К ужасу моей матери, отснятый материал появился вскоре в документальном фильме NBC «Хрущёв в ссылке. Его мысли и откровения» (1967). В фильме не было ничего предосудительного, но поскольку запрета на контакты с иностранцами никто не отменял, уже сам заголовок и время выхода фильма стали достаточным основанием для беспокойства властей. Они немедленно сменили одного из охранников хрущёвской дачи на более сурового и бдительного. Мама тоже приняла меры: с тех пор всякий раз, когда дед приезжал навестить нас в Переделкино, она никогда не приглашала Луи, хоть он и жил по соседству.
Как бы то ни было, но в течение многих лет после выхода книги Виктор Луи и дядя Сергей не делали ничего, чтобы пресечь слухи вокруг моего отца. Только в 1990 году, когда публикация мемуаров на Западе уже рассматривалась не как акт предательства, а как некий героический поступок, дядя Сергей наконец признал, что Лев Петров не имел к этому отношения. В своей книге «Хрущёв о Хрущёве», опубликованной в Америке, он написал, что именно он передал мемуары «коллегам» (то есть, Луи).

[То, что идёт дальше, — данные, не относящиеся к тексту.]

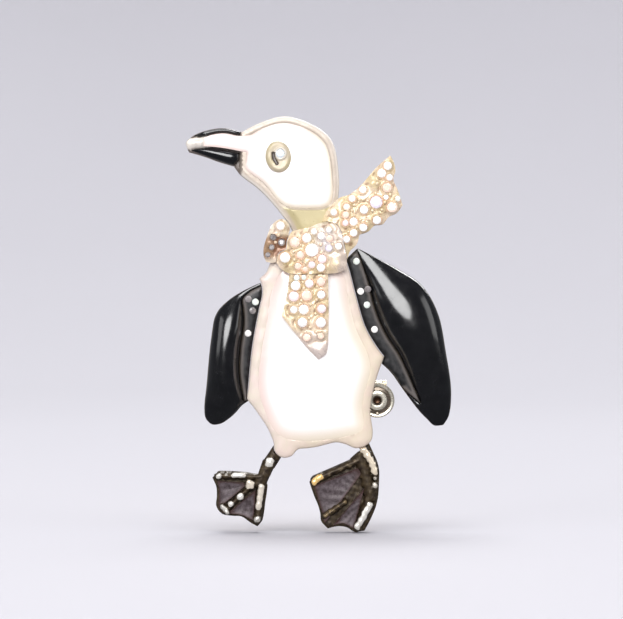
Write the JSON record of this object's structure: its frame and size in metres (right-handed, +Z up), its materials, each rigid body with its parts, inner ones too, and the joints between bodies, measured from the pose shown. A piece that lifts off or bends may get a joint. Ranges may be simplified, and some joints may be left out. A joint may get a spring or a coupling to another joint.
{
  "type": "penguin brooch",
  "caption": "Enamelled penguin brooch with domed black wings, stone-set scarf, webbed metal feet, and a hinged pin with a rotating safety catch on the back.",
  "frame": {"origin": "middle of the pin stem, on the stem's axis", "axes": "+Z up as the brooch is worn, -Y out of the enamelled face, +X to the right seen from the front, along the pin stem towards its point"},
  "size_m": [0.0374, 0.0111, 0.0585],
  "materials": {
    "gilt_metal": "polished pale gold plate",
    "antique_metal": "antiqued gold plate, dark in the hollows",
    "steel": "polished steel wire and fittings",
    "white_enamel": "glossy domed ivory-white enamel",
    "black_enamel": "glossy domed black enamel",
    "web_enamel": "thin translucent dark brown enamel",
    "crystal": "faceted clear crystal with a faint pink tint"
  },
  "bodies": {
    "brooch": {"belly_enamel": "white_enamel", "body_casting": "gilt_metal", "catch_body": "steel", "eye_bezel": "gilt_metal", "eye_crystal": "crystal", "head_casting": "gilt_metal", "head_enamel": "white_enamel", "hinge_bracket": "steel", "hinge_rivet": "steel", "left_foot_casting": "antique_metal", "left_foot_inner_web": "web_enamel", "left_foot_outer_web": "web_enamel", "left_wing_band": "black_enamel", "left_wing_casting": "antique_metal", "left_wing_crystal_1": "crystal", "left_wing_crystal_2": "crystal", "left_wing_crystal_3": "crystal", "left_wing_crystal_4": "crystal", "left_wing_enamel": "black_enamel", "lower_beak_enamel": "black_enamel", "right_foot_casting": "antique_metal", "right_foot_inner_web": "web_enamel", "right_foot_outer_web": "web_enamel", "right_wing_band": "black_enamel", "right_wing_casting": "antique_metal", "right_wing_crystal_1": "crystal", "right_wing_crystal_2": "crystal", "right_wing_crystal_3": "crystal", "right_wing_crystal_4": "crystal", "right_wing_crystal_5": "crystal", "right_wing_enamel": "black_enamel", "scarf_collar": "gilt_metal", "scarf_collar_pave": "crystal", "scarf_flying_pave": "crystal", "scarf_flying_tail": "gilt_metal", "scarf_front_pave": "crystal", "scarf_front_tail": "gilt_metal", "scarf_shoulder_fold": "gilt_metal", "scarf_shoulder_pave": "crystal", "upper_beak_enamel": "black_enamel"},
    "pin": {"pin_stem": "steel"},
    "safety_catch": {"catch_sleeve": "steel"}
  },
  "joints": [
    {"name": "pin_hinge", "type": "hinge", "parent": "brooch", "child": "pin", "pos_m": [-0.00784, 0, 0], "axis": [0, 0, 1], "range_deg": [0, 100]},
    {"name": "catch_roll", "type": "hinge", "parent": "brooch", "child": "safety_catch", "pos_m": [0.0081, 0, 0], "axis": [1, 0, 0], "range_deg": [0, 110]}
  ]
}
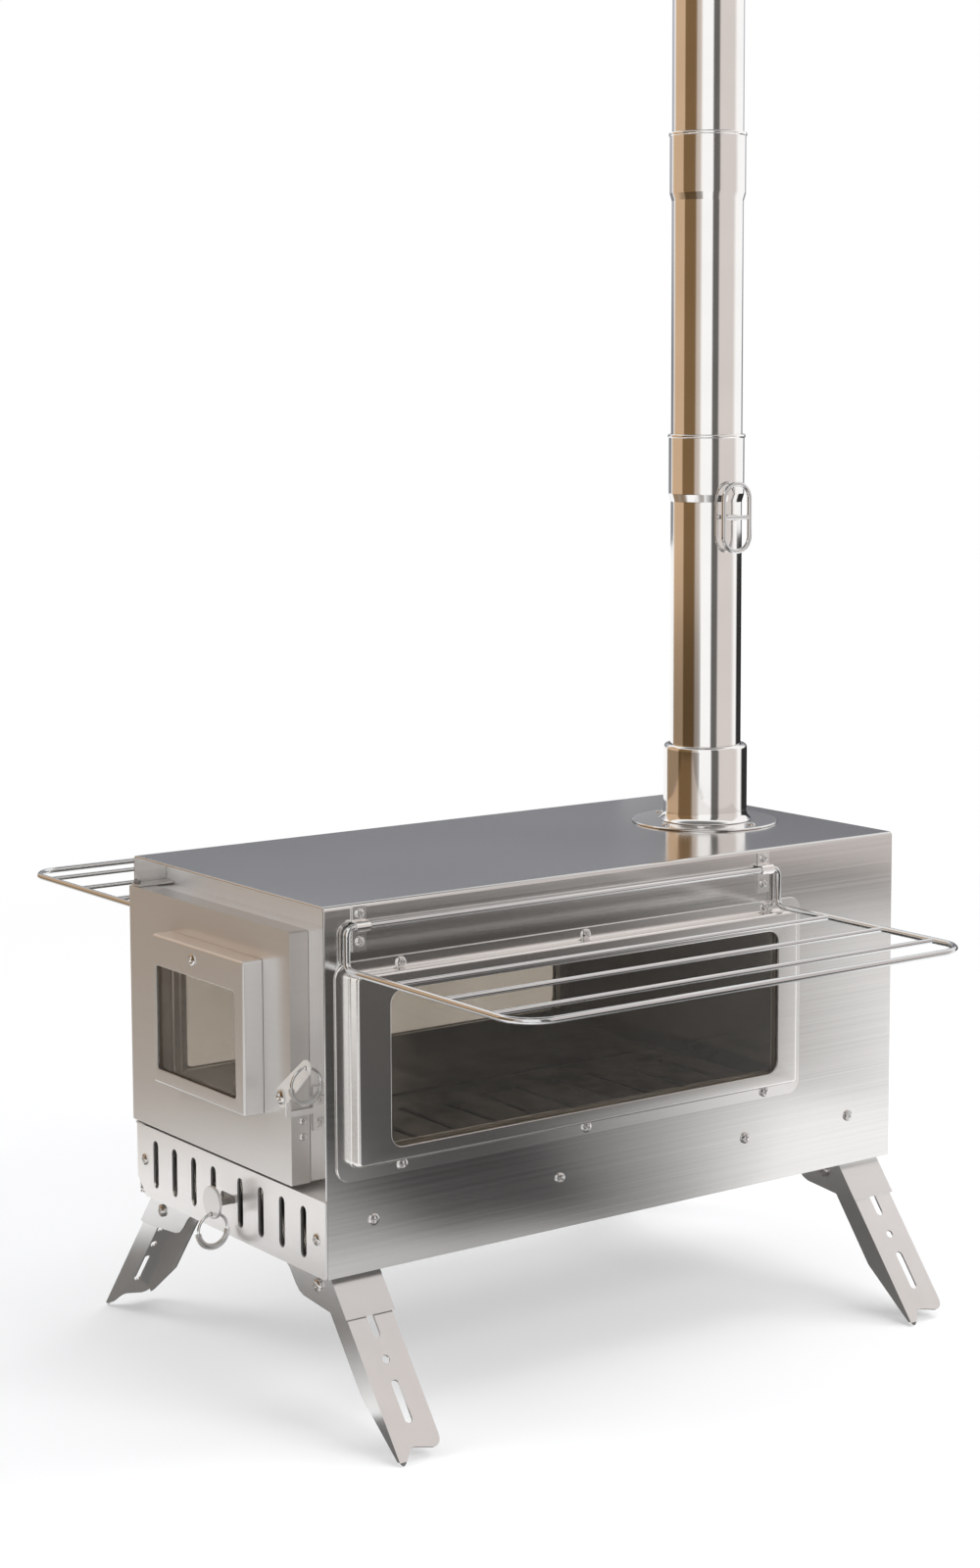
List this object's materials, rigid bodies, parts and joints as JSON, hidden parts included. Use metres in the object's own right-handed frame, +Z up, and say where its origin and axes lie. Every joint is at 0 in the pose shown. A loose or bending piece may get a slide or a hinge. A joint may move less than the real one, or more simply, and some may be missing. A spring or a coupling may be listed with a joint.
{
  "type": "tent wood stove",
  "caption": "Folding sheet-steel wood stove with a glazed door and sides, an air damper, folding legs, fold-over wire racks and a sectional chimney.",
  "frame": {"origin": "on the ground under the middle of the footprint", "axes": "+Z up, door faces -Y, the side that the picture shows faces +X"},
  "size_m": [0.7198, 0.5954, 1.2739],
  "materials": {
    "brushed_steel": "fine horizontal brushing on stainless sheet",
    "polished_steel": "polished stainless pipe and trim",
    "leg_steel": "bright satin stainless",
    "wire_steel": "polished stainless wire",
    "dark_steel": "dull heat-darkened steel",
    "glass": "clear heat-resistant pane over a dark interior",
    "seal": "pale woven rope seal"
  },
  "bodies": {
    "stove": {"air_panel": "brushed_steel", "back_plate": "brushed_steel", "bottom_plate": "brushed_steel", "casing": "brushed_steel", "fire_grate": "dark_steel", "flue_collar": "polished_steel", "flue_flange": "polished_steel", "front_frame": "brushed_steel", "grate_rail_left": "dark_steel", "grate_rail_right": "dark_steel", "hinge_lug_lower": "brushed_steel", "hinge_lug_upper": "brushed_steel", "hinge_pin_lower": "dark_steel", "hinge_pin_upper": "dark_steel", "latch_keeper": "brushed_steel", "leg_bracket_front_left": "brushed_steel", "leg_bracket_front_right": "brushed_steel", "leg_bracket_rear_left": "brushed_steel", "leg_bracket_rear_right": "brushed_steel", "leg_pin_front_left": "dark_steel", "leg_pin_front_right": "dark_steel", "leg_pin_rear_left": "dark_steel", "leg_pin_rear_right": "dark_steel", "rack_clip_front_left": "polished_steel", "rack_clip_front_right": "polished_steel", "rack_clip_rear_left": "polished_steel", "rack_clip_rear_right": "polished_steel", "side_gasket_left": "seal", "side_gasket_right": "seal", "side_glass_left": "glass", "side_glass_right": "glass", "side_window_frame_left": "brushed_steel", "side_window_frame_right": "brushed_steel"},
    "door": {"door_panel": "brushed_steel", "door_window_pan": "brushed_steel", "door_glass": "glass", "door_glass_clamp": "dark_steel", "latch_pivot_screw": "dark_steel"},
    "latch": {"latch_lever": "brushed_steel"},
    "latch_ring": {"latch_ring": "wire_steel", "latch_ring_grip": "wire_steel"},
    "air_slide": {"air_slide": "dark_steel", "damper_knob": "brushed_steel"},
    "damper_ring": {"damper_ring": "wire_steel", "damper_ring_grip": "wire_steel"},
    "rack_right": {"side_rack_right": "wire_steel"},
    "rack_left": {"side_rack_left": "wire_steel"},
    "leg_front_right": {"leg_front_right": "leg_steel"},
    "leg_front_left": {"leg_front_left": "leg_steel"},
    "leg_rear_right": {"leg_rear_right": "leg_steel"},
    "leg_rear_left": {"leg_rear_left": "leg_steel"},
    "flue_damper": {"flue_damper_blade": "dark_steel", "flue_damper_handle": "wire_steel"},
    "pipe_1": {"pipe_section_1": "polished_steel"},
    "pipe_2": {"pipe_section_2": "polished_steel"},
    "pipe_3": {"pipe_section_3": "polished_steel"},
    "chimney_top": {"spark_arrestor": "polished_steel", "rain_cap": "polished_steel"}
  },
  "joints": [
    {"name": "door_hinge", "type": "hinge", "parent": "stove", "child": "door", "pos_m": [-0.1354, -0.2627, 0.2745], "axis": [0, 0, -1], "range_deg": [0, 140]},
    {"name": "latch_turn", "type": "hinge", "parent": "door", "child": "latch", "pos_m": [0.089, -0.2682, 0.245], "axis": [0, 1, 0], "range_deg": [0, 40]},
    {"name": "latch_ring_swing", "type": "hinge", "parent": "latch", "child": "latch_ring", "pos_m": [0.12271, -0.2682, 0.27328], "axis": [0, 1, 0], "range_deg": [-32, 28]},
    {"name": "air_slide", "type": "slide", "parent": "stove", "child": "air_slide", "axis": [-1, 0, 0], "range_m": [0, 0.015]},
    {"name": "damper_ring_swing", "type": "hinge", "parent": "air_slide", "child": "damper_ring", "pos_m": [0.009, -0.28195, 0.1396], "axis": [0, 1, 0], "range_deg": [-80, 80]},
    {"name": "rack_right_fold", "type": "hinge", "parent": "stove", "child": "rack_right", "pos_m": [0.1444, -0.0393, 0.377], "axis": [0, -1, 0], "range_deg": [0, 183]},
    {"name": "rack_left_fold", "type": "hinge", "parent": "stove", "child": "rack_left", "pos_m": [-0.1444, -0.0393, 0.377], "axis": [0, 1, 0], "range_deg": [0, 178]},
    {"name": "leg_front_right_fold", "type": "hinge", "parent": "stove", "child": "leg_front_right", "pos_m": [0.116, -0.2338, 0.107], "axis": [0, 1, 0], "range_deg": [0, 115]},
    {"name": "leg_front_left_fold", "type": "hinge", "parent": "stove", "child": "leg_front_left", "pos_m": [-0.116, -0.2338, 0.107], "axis": [0, -1, 0], "range_deg": [0, 128]},
    {"name": "leg_rear_right_fold", "type": "hinge", "parent": "stove", "child": "leg_rear_right", "pos_m": [0.116, 0.2692, 0.107], "axis": [0, 1, 0], "range_deg": [0, 115]},
    {"name": "leg_rear_left_fold", "type": "hinge", "parent": "stove", "child": "leg_rear_left", "pos_m": [-0.116, 0.2692, 0.107], "axis": [0, -1, 0], "range_deg": [0, 128]},
    {"name": "flue_damper_turn", "type": "hinge", "parent": "pipe_1", "child": "flue_damper", "pos_m": [0, 0.2127, 0.653], "axis": [1, 0, 0], "range_deg": [0, 90]},
    {"name": "pipe_1_lift", "type": "slide", "parent": "stove", "child": "pipe_1", "axis": [0, 0, 1], "range_m": [0, 0.07]},
    {"name": "pipe_2_lift", "type": "slide", "parent": "pipe_1", "child": "pipe_2", "axis": [0, 0, 1], "range_m": [0, 0.055]},
    {"name": "pipe_3_lift", "type": "slide", "parent": "pipe_2", "child": "pipe_3", "axis": [0, 0, 1], "range_m": [0, 0.055]},
    {"name": "chimney_top_lift", "type": "slide", "parent": "pipe_3", "child": "chimney_top", "axis": [0, 0, 1], "range_m": [0, 0.055]}
  ]
}
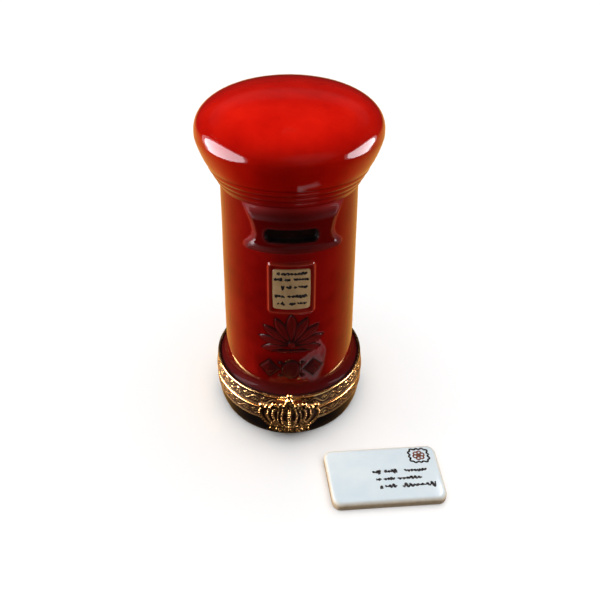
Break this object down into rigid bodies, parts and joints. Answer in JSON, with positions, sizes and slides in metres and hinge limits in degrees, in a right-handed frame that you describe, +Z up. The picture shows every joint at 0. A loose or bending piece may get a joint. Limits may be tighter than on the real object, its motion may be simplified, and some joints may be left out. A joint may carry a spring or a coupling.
{
  "type": "keepsake box",
  "caption": "Hinged porcelain keepsake box in the form of a red pillar mailbox, with brass bands, a crown clasp and a small porcelain letter beside it.",
  "frame": {"origin": "centre of the flat underside of the base dish, on the surface it stands on", "axes": "+Z up along the pillar's axis; -Y is the front, with the clasp, slot and notice; +Y is the back, with the hinge; the letter lies in front, to the right"},
  "size_m": [0.0565, 0.0633, 0.0827],
  "materials": {
    "red_glaze": "glossy red glaze, white inside",
    "black_glaze": "glossy black glaze, white inside",
    "white_glaze": "glossy white glaze, gold edge",
    "brass": "embossed, antiqued with a dark patina"
  },
  "bodies": {
    "base": {"base_dish": "black_glaze", "lower_band": "brass", "locating_collar": "brass", "catch_bead": "brass", "hinge_bearer_lower": "brass", "hinge_knuckle_left": "brass", "hinge_knuckle_right": "brass", "hinge_pin": "brass"},
    "pillar": {"pillar_shell": "red_glaze", "upper_band": "brass", "hinge_bearer_upper": "brass", "hinge_knuckle_middle": "brass", "clasp_tab": "brass", "crown_clasp": "brass"},
    "letter": {"letter": "white_glaze"}
  },
  "joints": [
    {"name": "pillar_hinge", "type": "hinge", "parent": "base", "child": "pillar", "pos_m": [0, 0.02135, 0.00995], "axis": [-1, 0, 0], "range_deg": [0, 95]},
    {"name": "letter_lift", "type": "slide", "parent": "base", "child": "letter", "axis": [0, 0, 1], "range_m": [0, 0.03]}
  ]
}
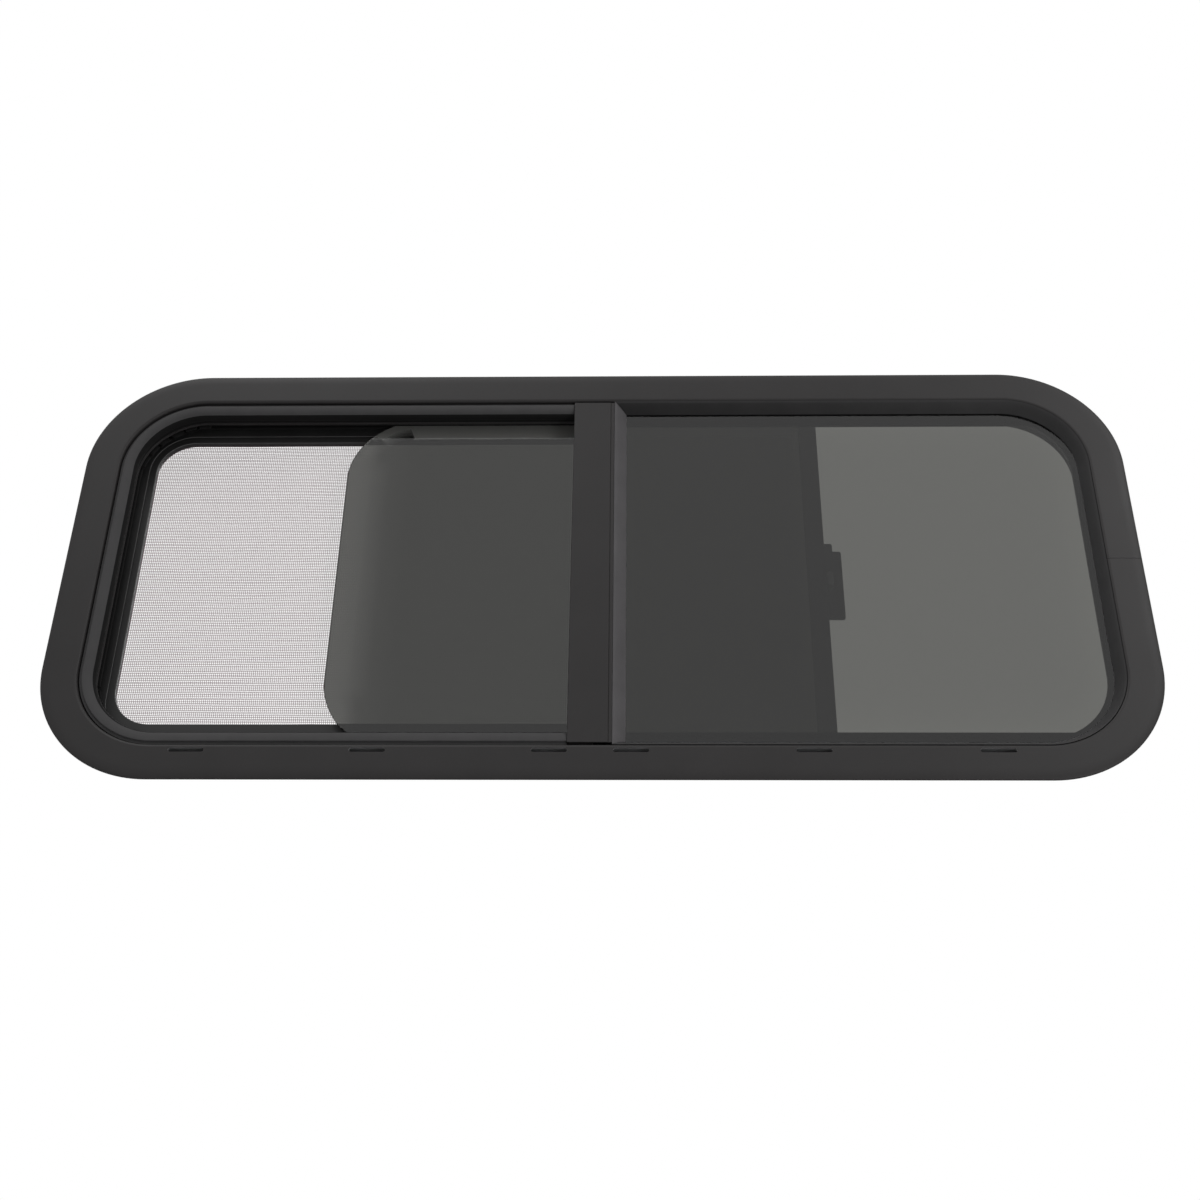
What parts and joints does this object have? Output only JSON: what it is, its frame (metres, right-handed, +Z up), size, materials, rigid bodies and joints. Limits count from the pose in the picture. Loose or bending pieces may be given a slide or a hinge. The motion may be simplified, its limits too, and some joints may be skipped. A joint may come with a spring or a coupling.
{
  "type": "caravan sliding window",
  "caption": "Horizontal sliding window for a caravan wall, with a fixed tinted pane, a sliding tinted sash and an insect screen in a bent aluminium ring.",
  "frame": {"origin": "on the flat back of the flange, in the middle of its lower strip and of the window's width", "axes": "+X along the window to the right as seen from outside, +Y into the vehicle, +Z up"},
  "size_m": [0.955, 0.041, 0.424],
  "materials": {
    "frame_coat": "charcoal powder coat, satin",
    "bare_metal": "mill finish",
    "screen_coat": "black paint, matt",
    "wedge_rubber": "dark grey, matt",
    "trim_rubber": "dark grey, matt",
    "seal_rubber": "dark grey, soft",
    "channel_liner": "black, flocked inside",
    "spline_vinyl": "black, ribbed",
    "pile": "woven pile",
    "tinted_glass": "grey tinted safety glass",
    "screen_weave": "plain woven coated yarn",
    "latch_plastic": "black, fine grain",
    "glide_nylon": "natural nylon",
    "screw_steel": "zinc plated"
  },
  "bodies": {
    "root": {"outer_frame": "frame_coat", "seam_splice": "bare_metal", "mullion": "frame_coat", "mullion_wedge": "wedge_rubber", "mullion_pile": "pile", "mullion_screws": "screw_steel", "fixed_pane": "tinted_glass", "fixed_gasket": "seal_rubber", "glazing_trim": "trim_rubber", "setting_blocks": "seal_rubber", "exterior_seal": "seal_rubber", "sash_channel": "channel_liner", "stop_bumpers": "seal_rubber", "screen_frame": "screen_coat", "screen_mesh": "screen_weave", "screen_spline": "spline_vinyl", "screen_clips": "latch_plastic", "clip_screws": "screw_steel", "screen_tab": "latch_plastic"},
    "sash": {"sash_pane": "tinted_glass", "sash_stile": "frame_coat", "sash_glides": "glide_nylon", "latch_body": "latch_plastic", "latch_tab": "latch_plastic", "latch_bolt": "screw_steel", "latch_screws": "screw_steel"}
  },
  "joints": [
    {"name": "sash_slide", "type": "slide", "parent": "root", "child": "sash", "axis": [1, 0, 0], "range_m": [-0.202, 0.171]}
  ]
}
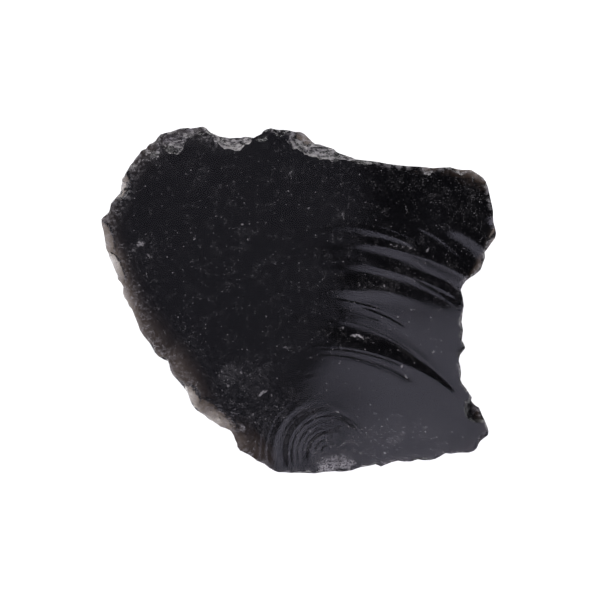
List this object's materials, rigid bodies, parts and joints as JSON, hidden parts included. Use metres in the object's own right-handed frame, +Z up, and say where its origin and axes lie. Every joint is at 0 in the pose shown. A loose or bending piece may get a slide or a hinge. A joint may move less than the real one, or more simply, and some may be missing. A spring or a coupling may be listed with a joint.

Когда книга Сергея готовилась к печати, он как-то поздно вечером заехал к нам, забрал маму и отвез к себе домой, где прочел ей отрывки о передаче мемуаров, чтобы проверить её реакцию:
Издатель беспокоился, не подсовываем ли мы ему фальшивку... Мы не могли им написать сами, это было бы слишком опасно. Наши коллеги нашли решение в виде использования фотокамеры. Отец получил из Вены две широкополые шляпы, одну ярко-красную и одну черную. Чтобы убедиться, что они имеют дело с нами, а не с какими-то самозванцами, издатель попросил нас прислать фотографии отца в этих шляпах... [Отец] получил большое удовольствие от этой ситуации... он любил остроумных людей[123]
.Мама была потрясена и подавлена.
― Ты же знаешь, что это неправда, - сказала она Сергею. - Отец бы никогда не одобрил передачи. А эта глупость со шляпами? Тоже мне умник нашёлся! Отец был известен своими шляпами, и все знали, что он любит получать их в подарок. Так что нетрудно было состряпать такую историю и приложить к ней фотокарточку.
― Лев был болен, - возразил Сергей. - Ты нечасто бывала в Петрово-Дальнем, так что не можешь знать. И потом, какая разница - Льва и отца давно нет.
Но моя мама знала, о чём говорит. Хрущёв хотел, чтобы его воспоминания прочитали в Советском Союзе, но он никогда бы не передал их добровольно за рубеж[124]
. Он принимал непосредственное участие в несчастной судьбе Бориса Пастернака и его романа «Доктор Живаго» (1957). После того как роман был опубликован в Италии и запрещен в СССР, разразился скандал, и Пастернак был вынужден отказаться от Нобелевской премии 1958 года по литературе. Хрущёв, остававшийся коммунистом до последнего вздоха, ни за что не согласился бы добровольно опубликовать свои мемуары на Западе и повторить судьбу Пастернака. Это было бы сродни эмиграции, крайней степени измены родине - тому, что как раз сделал дядя Сергей, переехав в 1991 году на постоянное место жительства в США. Он сам признавал, что отец был бы в шоке, узнай он об этом[125].«Долгие годы ты хотел, чтобы виноват был мой муж. Теперь ты хочешь, чтобы виноват был ещё и наш отец», - подумала тогда мама. Но, не в силах противостоять брату, как всегда, промолчала в надежде, что всё пройдет.
По мере того как порочащие Леонида публикации множились, моя мама - к моему удивлению и к её чести - всё больше утверждалась в решимости дать им отпор, даже несмотря на свою болезнь. Это было то самое зерно протеста, которое проявилось, когда она распространяла диссидентскую литературу в Москве в 1960-70-е годы. «Мы не можем это так оставить», - сказала она. Это была позиция дяди Сергея. Несмотря на былые разногласия, она всегда считалась с его мнением, а он с одобрением отнесся к её попытке пойти в суд.
Однако я понимала, что при всей своей решимости мама одна не справится. Я просто обязана была ей помочь. Я и так чувствовала себя виноватой за то, что оставила её и приезжала в Москву только раз в год. А тут речь шла о защите честного имени семьи. Поэтому осенью 2004 года, отложив почти дописанную книгу о связях между романами Набокова и российской политикой, я вплотную занялась перипетиями семейной истории и обвинений против Леонида. Начатое мною расследование легло в основу данной книги.